Thursday, March 26, 2020

Two Pockets of Strength

The Hasidic rabbi, Simcha Bunim of Pshiskha, teaches:
People must have two pockets, with a note in each pocket, so that they can reach into one or the other, depending on the need. When feeling low and depressed, discouraged or melancholy, one should reach into the right pocket, and there, find the words: "For my sake the world was created." But when feeling high and mighty one should reach into the left pocket, and there find the words: "I am but dust and ashes."
These days I found myself reaching into the right pocket alone. I have little need for the left. These days, as my worries increase, I must rely on the words contained in that right pocket. I lean on the mantra, “For my sake the world was created.”

Rabbi Simcha Bunim was one of the key leaders of eighteenth-century Polish Hasidism. Although he never assumed a formal rabbinic role, and actually worked as a pharmacist, he was an extremely influential teacher, and produced a number of significant disciples, including Menachem Mendel of Kotzk. Unlike other Hasidic thinkers, he did not emphasize Jewish mysticism and believed that devotion to God was gained through both passion and analytical study. Most significantly he taught that people cannot understand God if they do not first understand themselves.

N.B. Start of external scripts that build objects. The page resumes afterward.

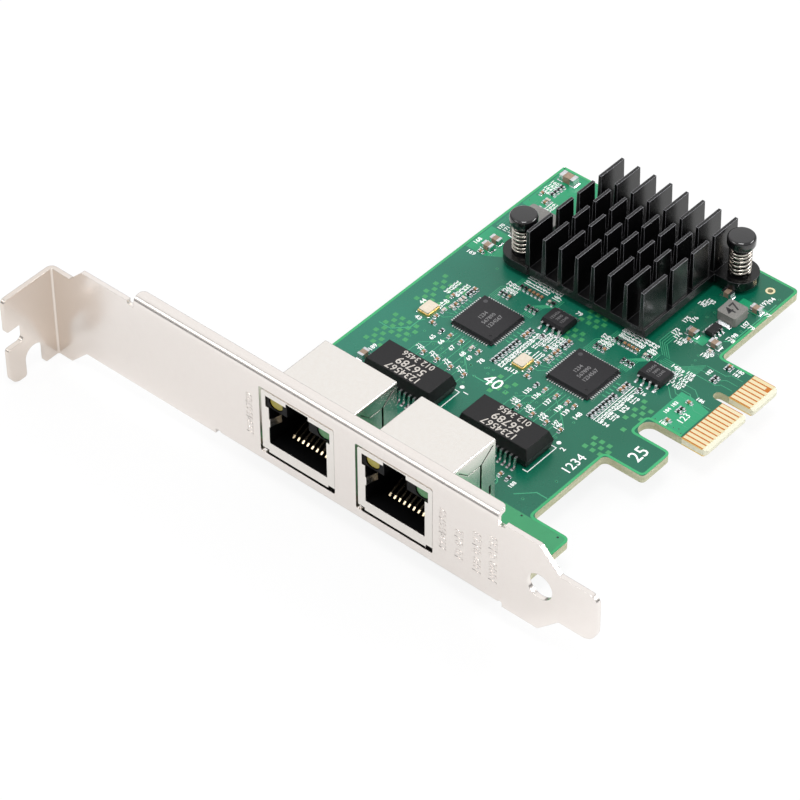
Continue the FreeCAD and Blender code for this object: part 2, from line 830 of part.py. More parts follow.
def flash_leads(x):
    middle = (flash_standoff + flash_height) / 2
    leads = []
    for dx in spread(flash_lead_count, flash_lead_pitch):
        for toward in (-90, 90):
            leads.append(gull_wing(x + dx, flash_y, toward, 0.42, flash_width / 2, middle, flash_span / 2))
    return leads


def heatsink_fin(x, y0, y1, floor):
    """One fin, thicker at its root than at its tip."""
    tip, root = fin_thickness / 2, fin_root / 2
    corners = [(x - root, floor - 0.1, 0), (x + root, floor - 0.1, 0), (x + tip, sink_top, 0), (x - tip, sink_top, 0)]
    return upright_plate(corners, y0, y1)


def heatsink():
    """Base with two ears, and plate fins cut across into rows of pins."""
    left, right = sink_x - sink_width / 2, sink_x + sink_width / 2
    front, back = sink_y - sink_depth / 2, sink_y + sink_depth / 2
    floor = sink_bottom + sink_base
    body = box(left, right, front, back, sink_bottom, floor)
    for (x, y), edge in zip(pins, (left + 1, right - 1)):
        x0, x1 = sorted((x, edge))
        arm = box(x0, x1, y - ear_reach, y + ear_reach, sink_bottom, floor)
        body = body.fuse(arm).fuse(cylinder(x, y, sink_bottom, floor, 2 * ear_reach))
    pitch = (sink_width - fin_root - 2 * fin_ledge) / (fin_count - 1)
    fins = [heatsink_fin(left + fin_ledge + fin_root / 2 + n * pitch, front + start, front + end, floor)
            for n in range(fin_count) for start, end in fin_row_ends]
    body = body.multiFuse(fins)
    for x, y in pins:
        body = body.cut(cylinder(x, y, sink_bottom - 1, floor + 1, pin_shaft_diameter + pin_hole_clearance))
    return body.removeSplitter()


def push_pin(x, y):
    """Plastic pin: domed cap, shaft and a split barb that snaps under the board."""
    cap = cylinder(x, y, pin_cap_top - pin_cap_height, pin_cap_top, pin_cap_diameter)
    rims = [edge for edge in cap.Edges if edge.Closed and len(edge.Vertexes) == 1
            and abs(edge.Length - math.pi * pin_cap_diameter) < 1e-3]
    cap = cap.makeChamfer(pin_cap_round, rims)
    collar_bottom = pin_cap_top - pin_cap_height - pin_collar_height
    collar = cylinder(x, y, collar_bottom, pin_cap_top - pin_cap_height + 0.1, pin_collar_diameter)
    barb_bottom = board_bottom - pin_barb_height
    shaft = cylinder(x, y, barb_bottom, collar_bottom + 0.1, pin_shaft_diameter)
    barb = cone(x, y, barb_bottom, board_bottom, pin_shaft_diameter, pin_barb_diameter)
    tip = cone(x, y, barb_bottom - pin_tip_height, barb_bottom + 0.01, pin_tip_diameter, pin_shaft_diameter)
    pin = cap.multiFuse([collar, shaft, barb, tip])
    half = pin_slot_width / 2
    slot = box(x - 3, x + 3, y - half, y + half, barb_bottom - pin_tip_height - 1, board_bottom + 0.8)
    return pin.cut(slot)


def pin_spring(x, y):
    """Compression spring between the heatsink ear and the cap of the pin, with a faceted wire."""
    bottom = sink_bottom + sink_base + coil_wire / 2
    top = pin_cap_top - pin_cap_height - pin_collar_height - coil_wire / 2
    corners = []
    for n in range(coil_sides):
        around = 2 * math.pi * n / coil_sides
        corners.append((coil_diameter / 2 + coil_wire / 2 * math.cos(around), coil_wire / 2 * math.sin(around)))
    sections = []
    steps = round(coil_turns * coil_steps)
    for n in range(steps + 1):
        turn = 2 * math.pi * n / coil_steps
        middle = bottom + (top - bottom) * n / steps
        points = [V(x + reach * math.cos(turn), y + reach * math.sin(turn), middle + rise) for reach, rise in corners]
        sections.append(Part.makePolygon(points + points[:1]))
    return Part.makeLoft(sections, True, True)


def choke_body(x, y, size, height):
    half = size / 2
    return flat_plate(rectangle(x - half, x + half, y - half, y + half, choke_corner), 0.05, height)


def choke_terminals(x, y, size):
    """Solder terminals on the two sides along Y."""
    half, wide = size / 2, size * 0.3
    parts = []
    for side in (-1, 1):
        y0, y1 = sorted((y + side * half, y + side * (half + choke_terminal_reach)))
        parts.append(box(x - wide, x + wide, y0, y1, 0, choke_terminal_height))
    return parts


def regulator_body():
    mid = (regulator_width, regulator_length)
    top = (regulator_width - 0.3, regulator_length - 0.2)
    split = regulator_height * 0.5
    lower = frustum(regulator_x, regulator_y, 0.1, split, top, mid)
    upper = frustum(regulator_x, regulator_y, split, regulator_height, mid, top)
    return lower.fuse(upper)


def regulator_leads():
    leads = []
    for dy in spread(3, regulator_lead_pitch):
        for toward in (0, 180):
            leads.append(gull_wing(regulator_x, regulator_y + dy, toward, 0.4, regulator_width / 2,
                                   regulator_height * 0.5, regulator_span / 2, 0.14))
    return leads


def crystal_base(x):
    w, d = crystal_width / 2, crystal_length / 2
    return flat_plate(rectangle(x - w, x + w, crystal_y - d, crystal_y + d, 0.2), 0, crystal_base_height)


def crystal_lid(x):
    w, d = crystal_width / 2 - crystal_lid_margin, crystal_length / 2 - crystal_lid_margin
    corners = rectangle(x - w, x + w, crystal_y - d, crystal_y + d, 0.3)
    return flat_plate(corners, crystal_base_height, crystal_height)


# ---- chip capacitors and resistors ----

def chip_rows():
    """Every chip part as (kind, size, x, y, along); C is a capacitor, R a resistor, _ a bare place."""
    rows = []
    for channel in channels:
        for n, kind in enumerate("RRCCCC_CR"):
            rows.append((kind, small_chip, channel - 1.3 + 0.88 * n, -0.05, "y"))
        for n, kind in enumerate("RRC"):
            rows.append((kind, small_chip, channel - 3.0 + 0.88 * n, -3.5, "y"))
        for n, kind in enumerate("RRR"):
            rows.append((kind, small_chip, channel + 2.9 + 0.88 * n, -3.5, "y"))
        for y, kind in zip((-5.75, -6.65, -7.5, -8.8, -9.7, -10.9, -11.9, -17.1), "CRRCCCCC"):
            rows.append((kind, small_chip, channel - 6.95, y, "x"))
        for n, kind in enumerate("RCC_RRRRRRRR"):
            rows.append((kind, small_chip, channel + 7.2, -7.8 - 0.91 * n, "x"))
        for x, kind in zip((-4.4, -2.5, -0.1, 2.3, 3.8), "RCCCC"):
            rows.append((kind, small_chip, channel + x, -17.8, "y"))
        for n in range(4):
            rows.append(("C", small_chip, channel - 3.3 + 2.98 * n, -23.8, "y"))
        for x, y, kind in ((-8.85, -9.5, "C"), (-7.6, -13.5, "C"), (-7.6, -15.5, "C"), (9.5, -7.7, "R")):
            rows.append((kind, small_chip, channel + x, y, "y"))
    for x, y, kind in ((-9.4, 7.0, "C"), (-9.4, 6.2, "R"), (-9.5, 3.2, "R"), (-9.5, 2.3, "R"),
                       (-9.2, -6.6, "R"), (-9.2, -7.5, "R"), (-9.2, -4.6, "C"), (-9.3, -10.3, "C"),
                       (-18.9, 7.9, "C"), (-14.3, 7.9, "C"), (-60.6, 2.6, "C"),
                       (-60.5, 21.0, "C"), (-60.5, 20.2, "C"),
                       (-60.9, 25.5, "R"), (-60.9, 24.6, "R"), (-60.9, 23.7, "R"), (-60.9, 22.8, "R")):
        rows.append((kind, small_chip, x, y, "x"))
    for x, y, kind in ((-62.6, 21.9, "C"), (-22.2, -38.3, "C"), (-20.6, -38.3, "R"),
                       (-60.3, 18.2, "R"), (-59.3, 18.2, "R")):
        rows.append((kind, small_chip, x, y, "y"))
    for x, y in ((-19.3, 9.5), (-14.6, 9.5), (-20.8, 21.3), (-14.6, 21.2), (-60.3, 6.3), (-60.3, 4.1)):
        rows.append(("C", medium_chip, x, y, "x"))
    rows.append(("C", medium_chip, -58.3, -31.1, "y"))
    rows.append(("C", large_chip, -61.1, 27.6, "x"))
    return [row for row in rows if row[0] != "_"]


def chip_part(size, x, y, along):
    """One chip part; the metal ends of the larger ones stand proud of the body."""
    length, width, height = size
    half, side = length / 2, width / 2
    if size is small_chip:
        chip = box(-half, half, -side, side, 0, height)
    else:
        cap = length * terminal_share
        chip = box(-half, half, -side + terminal_skin, side - terminal_skin, terminal_skin, height - terminal_skin)
        for start in (-half, half - cap):
            chip = chip.fuse(box(start, start + cap, -side, side, 0, height))
        chip = chip.removeSplitter()
    if along == "y":
        chip.rotate(V(0, 0, 0), V(0, 0, 1), 90)
    chip.translate(V(x, y, 0))
    return chip


def chip_parts():
    """Small capacitors, large capacitors and resistors."""
    small, large, resistors = [], [], []
    for kind, size, x, y, along in chip_rows():
        chip = chip_part(size, x, y, along)
        if kind == "R":
            resistors.append(chip)
        elif size is small_chip:
            small.append(chip)
        else:
            large.append(chip)
    return small, large, resistors


tail_hole = spring_wire / 2 + 0.1


def build():
    os.makedirs("parts", exist_ok=True)
    export("bracket", bracket())
    export("bracket_screws", *[bracket_screw(x) for x in screw_xs])
    export("circuit_board", circuit_board())
    export("edge_contacts_top", *edge_contacts(0, 1, len(contact_rows()) - 2))
    export("edge_contacts_bottom", *edge_contacts(board_bottom, -1, 0))
    for n, channel in enumerate(channels, 1):
        mark = "_%d" % n
        yellow, green = lamp_places(channel)
        export("jack_shield" + mark, jack_shield(channel))
        export("jack_housing" + mark, jack_housing(channel))
        export("jack_contacts" + mark, *jack_springs(channel))
        export("jack_lamp_yellow" + mark, jack_lamp(yellow))
        export("jack_lamp_green" + mark, jack_lamp(green))
        export("transformer_body" + mark, transformer_body(channel))
        export("transformer_leads" + mark, *transformer_leads(channel))
        export("controller_chip" + mark, controller(channel))
        export("controller_leads" + mark, *controller_leads(channel))
        export("flash_chip" + mark, flash_body(channel + flash_dx))
        export("flash_leads" + mark, *flash_leads(channel + flash_dx))
        export("crystal_base" + mark, crystal_base(channel + crystal_dx))
        export("crystal_lid" + mark, crystal_lid(channel + crystal_dx))
    half = switch_size / 2
    switch = (sink_x - half, sink_x + half, sink_y - half, sink_y + half)
    export("switch_chip", box(*switch, 0, switch_height))
    export("thermal_pad", box(*switch, switch_height, sink_bottom))
    export("heatsink", heatsink())
    for side, (x, y) in zip(("left", "right"), pins):
        export("push_pin_" + side, push_pin(x, y))
        export("pin_spring_" + side, pin_spring(x, y))
    export("choke", choke_body(choke_x, choke_y, choke_size, choke_height))
    export("large_choke", choke_body(large_choke_x, large_choke_y, large_choke_size, large_choke_height))
    export("choke_terminals", *choke_terminals(choke_x, choke_y, choke_size),
           *choke_terminals(large_choke_x, large_choke_y, large_choke_size))
    export("regulator", regulator_body())
    export("regulator_leads", *regulator_leads())
    small, large, resistors = chip_parts()
    export("small_capacitors", *small)
    export("large_capacitors", *large)
    export("resistors", *resistors)


build()
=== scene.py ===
import math
import random

import bmesh
import bpy
from mathutils import Matrix, Vector


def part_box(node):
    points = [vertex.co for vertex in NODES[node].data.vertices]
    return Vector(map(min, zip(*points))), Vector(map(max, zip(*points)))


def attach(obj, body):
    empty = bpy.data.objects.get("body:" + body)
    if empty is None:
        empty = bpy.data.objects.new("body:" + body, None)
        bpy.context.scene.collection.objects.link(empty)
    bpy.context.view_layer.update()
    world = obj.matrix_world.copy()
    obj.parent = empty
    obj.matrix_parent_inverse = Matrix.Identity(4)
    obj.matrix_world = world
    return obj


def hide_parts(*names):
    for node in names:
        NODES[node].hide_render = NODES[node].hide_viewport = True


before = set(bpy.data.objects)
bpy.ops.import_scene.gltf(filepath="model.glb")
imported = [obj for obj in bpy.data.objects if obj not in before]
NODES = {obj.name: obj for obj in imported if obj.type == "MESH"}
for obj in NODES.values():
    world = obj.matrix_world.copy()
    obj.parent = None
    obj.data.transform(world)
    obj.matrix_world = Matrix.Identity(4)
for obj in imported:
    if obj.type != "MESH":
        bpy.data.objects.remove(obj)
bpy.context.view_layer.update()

MM = 0.001


# ---------------- camera

def photo_camera():
    """Camera at the angle the card is seen from: a long lens, a little above it."""
    azimuth, elevation, roll = math.radians(41.184), math.radians(42.788), math.radians(-0.437)
    target = Vector((-46.572, -35.468, 0)) * MM
    distance = 618.279 * MM
    back = Vector((math.sin(azimuth) * math.cos(elevation), -math.cos(azimuth) * math.cos(elevation),
                   math.sin(elevation)))
    right = (-back).cross(Vector((0, 0, 1))).normalized()
    up = right.cross(-back)
    turned_right = right * math.cos(roll) + up * math.sin(roll)
    turned_up = up * math.cos(roll) - right * math.sin(roll)
    data = bpy.data.cameras.new("camera")
    data.sensor_width = 36
    data.lens = 166.37
    data.shift_x = 0.0011
    data.shift_y = -0.0001
    data.clip_start, data.clip_end = 0.01, 20
    camera = bpy.data.objects.new("camera", data)
    bpy.context.scene.collection.objects.link(camera)
    matrix = Matrix((turned_right, turned_up, back)).transposed().to_4x4()
    matrix.translation = target + back * distance
    camera.matrix_world = matrix
    bpy.context.scene.camera = camera


# ---------------- node helpers

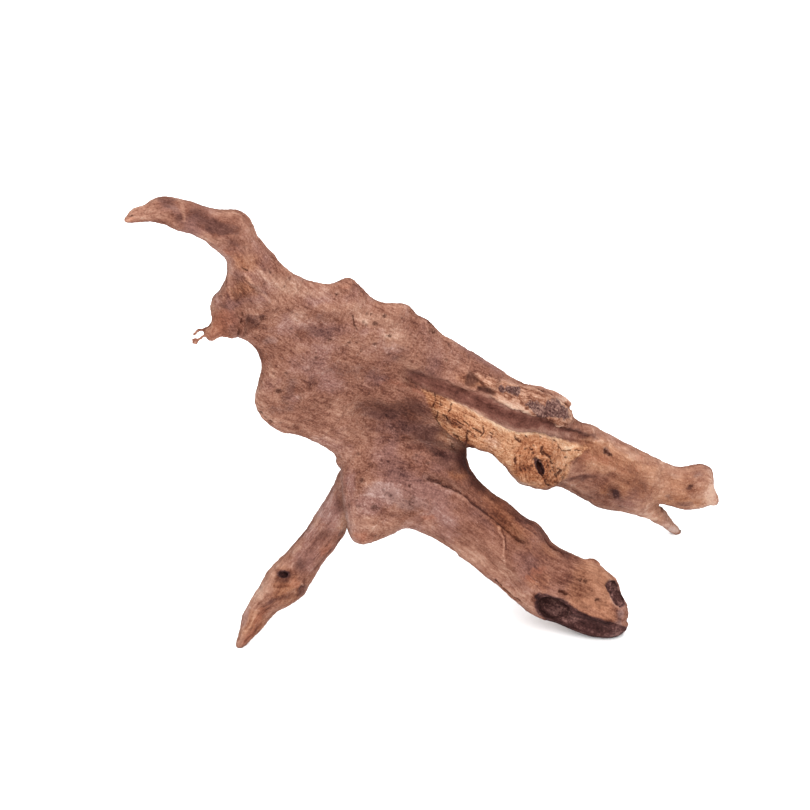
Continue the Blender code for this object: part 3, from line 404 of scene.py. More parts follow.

And so, he offers us needed insights into our own character and the challenges that now face us. He points us toward our own failings as well as our all too often hidden strengths.

He looks to the opening verse of this week’s Torah reading, “Vayikra—And the Lord called to Moses…” (Leviticus 1) and like many commentators, and as we are commanded to look this week no matter the circumstances we face, notices that the final letter of the first word, alef, is written smaller than the other letters. Even in the Torah scroll this alef is calligraphed in a smaller fashion. Simcha Bunim offers an explanation.
Even though Moses attained the greatest heights ever reached by a person, he was unmoved by that fact and remained as humble as ever. When people stand at the top of a mountain, they do not boast about how tall they are, because it is the mountain that makes them high. By the same token, Moses felt that whatever he had accomplished was due to God, and he had no reason to feel proud of his achievements.
These days, there is nothing as humbling as being confined to one’s home by the tiniest of creatures, by a virus. And perhaps there is nothing as humbling as the realization that my health is dependent on the health of those standing all around me.

How small the alef that opens the word “Ani—I” appears today. We depend on others. We require others to choose to do things (or more likely, not do things) that might very well not be to their benefit, but instead to the benefit of others they do not know, and even cannot see.  I stand on the shoulders of others—who I pray remember they carry my hopes and dreams, my health and welfare, in their very hands. Their decisions may very well determine my fate.

I am humbled to realize that the world’s fate may very well rest on my decisions.

I continue to reach into my right pocket again and again. And there find some measure of strength and reassurance.